Rises in local consumer prices don’t reflect the loss of the purchasing power of money. Imagine holding savings in British Pounds in 2007. Three years later, those same pounds would have lost approximately 25% in value compared to other major currencies, such as the US Dollar, Euro and Swiss Franc, and even more to some others. The same 2007 monetary value would have bought 33% more “stuff”, if holding savings in Swiss Francs instead of British Pounds. Compared to people who held savings in other currencies 25% of purchasing power would be lost by holding British Pounds. If a saver lost 25% of their net worth in the stock market they’d feel a bit deflated, yet when the same thing happens to savings, people seem oblivious to it, as long as it is the same or higher nominal number that shows up on their bank statement.
There is no such thing as “absolute value”, there are only overvalued and undervalued assets.
Many of us have been fooled into thinking that our wealth and purchasing power is the same as our net worth in nominal currency terms, less the consumer price change per year. This clearly isn’t true: what if you wanted to buy a house for your family after house prices and rents have risen 50% in 3 years? What if you wanted to move to another country and all of a sudden found that your new home was much more expensive than what it was the last time you visited because your purchasing power had decreased due to exchange rate changes?

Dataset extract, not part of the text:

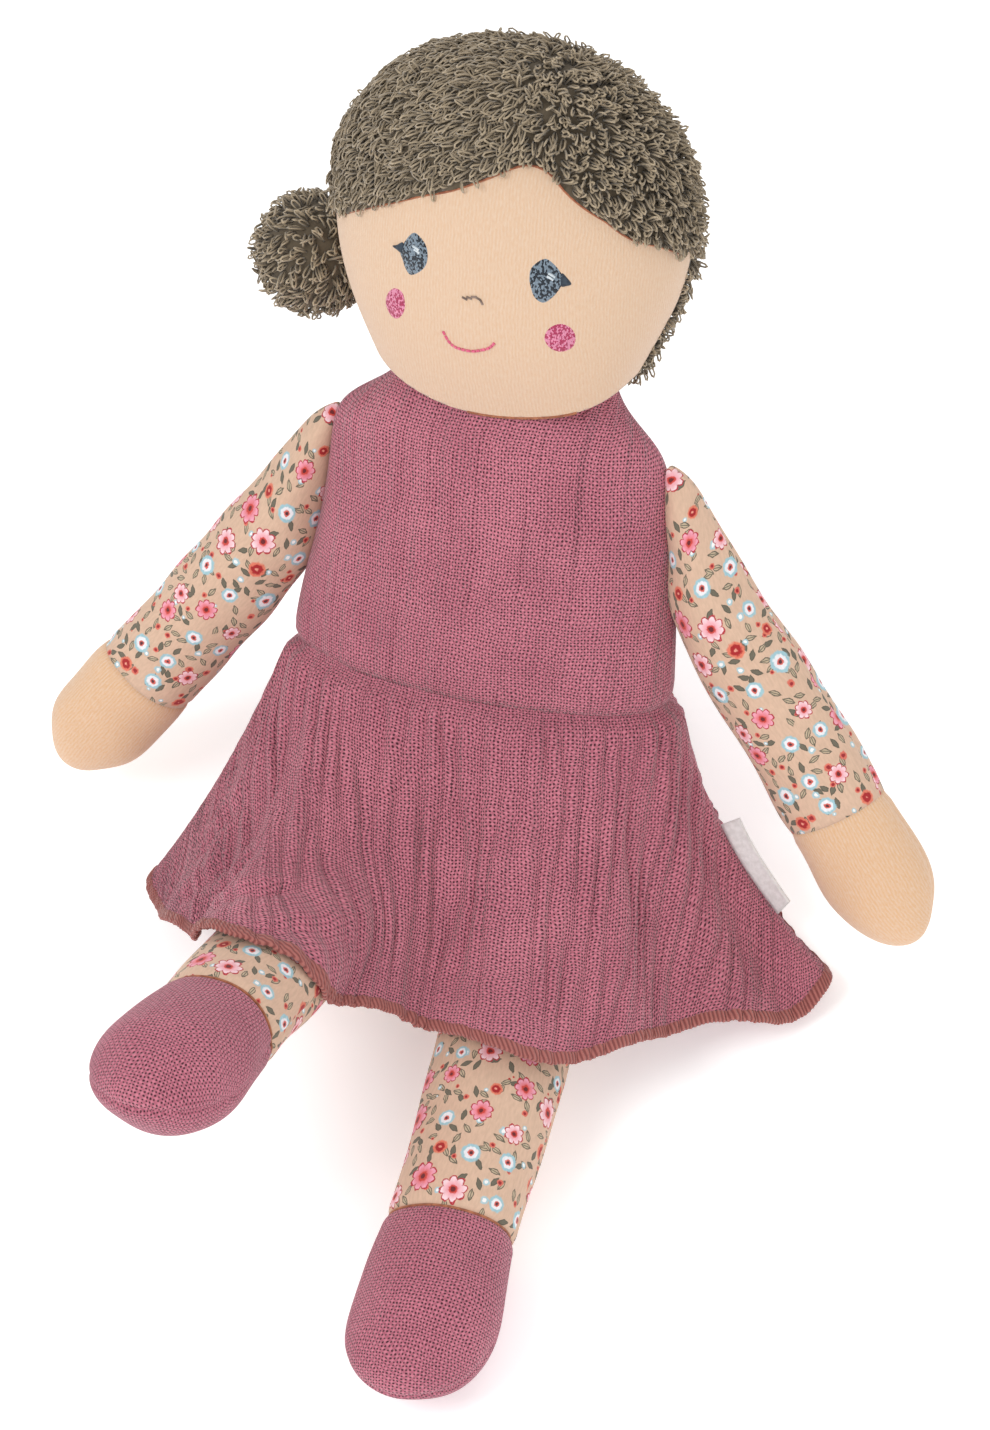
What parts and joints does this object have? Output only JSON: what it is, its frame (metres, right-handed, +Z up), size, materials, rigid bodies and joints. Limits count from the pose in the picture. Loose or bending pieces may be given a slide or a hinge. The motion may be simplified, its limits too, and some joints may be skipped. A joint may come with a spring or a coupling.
{
  "type": "rag doll",
  "caption": "soft rag doll sitting with its legs out, with a gathered skirt, looped terry hair with a side bun, and limbs that swing on their seams",
  "frame": {"origin": "middle of the flat seat, on the surface that the doll sits on", "axes": "+Z up, the doll faces -Y, its right side is at -X"},
  "size_m": [0.2205, 0.2503, 0.1935],
  "materials": {
    "muslin": "matt double-gauze muslin, dusty raspberry rose",
    "jersey": "brushed cotton jersey, peach with a small floral print",
    "velour": "fine cotton velour, peach",
    "hand_velour": "fine cotton velour, orange-peach",
    "terry": "looped cotton terry, taupe",
    "stuffing": "white polyester fibre",
    "eye_thread": "embroidery thread, navy",
    "cheek_felt": "sewn and stitched spot, pink",
    "nose_thread": "embroidery thread, grey-brown",
    "mouth_thread": "embroidery thread, coral",
    "hem_thread": "overlocked thread edge, coral",
    "satin": "bare satin ribbon, off-white"
  },
  "bodies": {
    "torso": {"torso_stuffing": "stuffing", "bodice_front": "muslin", "bodice_back": "muslin", "pants_front": "jersey", "pants_back": "jersey", "skirt_front": "muslin", "skirt_back": "muslin", "skirt_hem_front": "hem_thread", "skirt_hem_back": "hem_thread", "side_tag": "satin"},
    "head": {"head_stuffing": "stuffing", "face_panel": "velour", "hair_front": "terry", "hair_back": "terry", "eye_right": "eye_thread", "eye_left": "eye_thread", "cheek_right": "cheek_felt", "cheek_left": "cheek_felt", "nose_stitch": "nose_thread", "mouth_stitch": "mouth_thread"},
    "bun": {"bun_cover": "terry", "bun_stuffing": "stuffing"},
    "arm_right": {"sleeve_right": "jersey", "hand_right": "hand_velour", "arm_stuffing_right": "stuffing"},
    "arm_left": {"sleeve_left": "jersey", "hand_left": "hand_velour", "arm_stuffing_left": "stuffing"},
    "leg_right": {"legging_right": "jersey", "shoe_right": "muslin", "leg_stuffing_right": "stuffing"},
    "leg_left": {"legging_left": "jersey", "shoe_left": "muslin", "leg_stuffing_left": "stuffing"}
  },
  "joints": [
    {"name": "neck_nod", "type": "hinge", "parent": "torso", "child": "head", "pos_m": [0, 0.0454, 0.1117], "axis": [1, 0, 0], "range_deg": [-20, 20], "stiffness_Nm_per_rad": 0.08},
    {"name": "bun_flop", "type": "hinge", "parent": "head", "child": "bun", "pos_m": [-0.03843, 0.06929, 0.13656], "axis": [0, 0.891, -0.454], "range_deg": [-20, 20], "stiffness_Nm_per_rad": 0.01},
    {"name": "shoulder_right", "type": "hinge", "parent": "torso", "child": "arm_right", "pos_m": [-0.04084, 0.03982, 0.10074], "axis": [0.1447, 0.4492, 0.8816], "range_deg": [-40, 40]},
    {"name": "shoulder_left", "type": "hinge", "parent": "torso", "child": "arm_left", "pos_m": [0.04084, 0.03982, 0.10074], "axis": [-0.1447, 0.4492, 0.8816], "range_deg": [-40, 40]},
    {"name": "hip_right", "type": "hinge", "parent": "torso", "child": "leg_right", "pos_m": [-0.0198, -0.02125, 0.02063], "axis": [-1, 0, 0], "range_deg": [-89, 36], "deforming": ["skirt_front", "skirt_back", "skirt_hem_front", "skirt_hem_back", "side_tag"]},
    {"name": "hip_left", "type": "hinge", "parent": "torso", "child": "leg_left", "pos_m": [0.0198, -0.02125, 0.02063], "axis": [-1, 0, 0], "range_deg": [-59, 65]}
  ]
}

I’m not in the business of offering investment advice, money isn’t (as the French believe) particularly safe, neither is it an asset class that’s safer to hold continually in your domestic currency. The only long term safety you have in protecting your net worth is to learn how to identify if and when different types of assets, especially currencies, are overvalued or undervalued. To blindly hold cash in your savings account is a great way to put yourself at risk of allowing the tides of time and government’s under reported “inflation tax” to impoverish you without you even realising what hit you.